Section 19F as amended creates a two-classification system based on the size of the winery’s annual production and wholesaler relationship. Section 19F(a) presents a choice for wineries producing more than 30,000 gallons annually –in effect, they can ship directly to consumers or have wholesaler representation. Wineries producing no more than 30,000 gallons annually can ship directly to consumers while also maintaining a relationship with a wholesaler.
Family Winemakers of California’s summary judgment motion alleges that the “large” wineries are primarily out-of-state and that section 19F, though facially neutral on location, is in intent and effect protectionist and discriminatory. Moreover, the law specifically dictates that fruit wine does not count toward the gallonage cap; the motion argues that a much larger portion of wine produced in Massachusetts is fruit wine than wine produced elsewhere, enhancing the discriminatory effect.
Unsurprisingly, Massachusetts has filed a cross-motion for summary judgment in response, arguing that section 19F is facially-neutral, not discriminatory, and less restrictive than similar laws in other states that have been upheld. The Commonwealth’s motion requests that the court join the courts in Maine, Kentucky, and Arizona which have left production caps in effect in their respective states. An amicus brief filed by the Wine & Spirits Wholesalers of Massachusetts also supports the 30,000-gallon production cap. A key problem with challenges in other states has been the lack of economic evidence supporting discriminatory effects; the current motion attempts to bypass that requirement, in part on the grounds that the previous flat ban on out-of-state direct shipment prevented compilation of economic evidence, excusing the plaintiff from a burden of proof it could not meet because of the defendants’ unlawful conduct.

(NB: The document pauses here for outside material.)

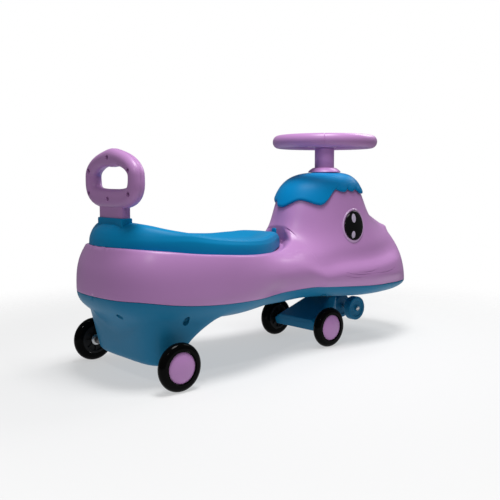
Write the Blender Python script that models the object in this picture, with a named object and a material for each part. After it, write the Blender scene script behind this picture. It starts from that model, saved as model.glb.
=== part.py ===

Oral argument is scheduled for July 29, 2008. If the court determines that a genuine issue of material fact does not exist as outlined in either of the individual motions, the court will grant the motion of the party whose legal argument It finds persuasive. However, the court could deny both motions and rule that evidence is required to resolve issues of fact.
If the court grants the plaintiff’s motion, the resulting injunction enjoining Massachusetts from enforcing the capacity cap and the wholesaler relationship restriction of 19F would, in theory, open the state to shipments from out-of-state wineries. However, obstacles to direct shipments into the state might persist. For example, the decision would not directly affect current carrier policies; FedEx and UPS could continue to refuse to ship to Massachusetts. In addition, an injunction might not resolve issues apart from the volume cap, such as how individual importation limits would be enforced by state officials.
Whatever its outcome, Family Winemakers of California v. Jenkins will serve as an important precedent on the constitutionality of capacity caps. In particular, a plaintiff’s victory on summary judgment would significantly lower the evidentiary bar for challenges to thinly-veiled protectionist measures presented as facially neutral.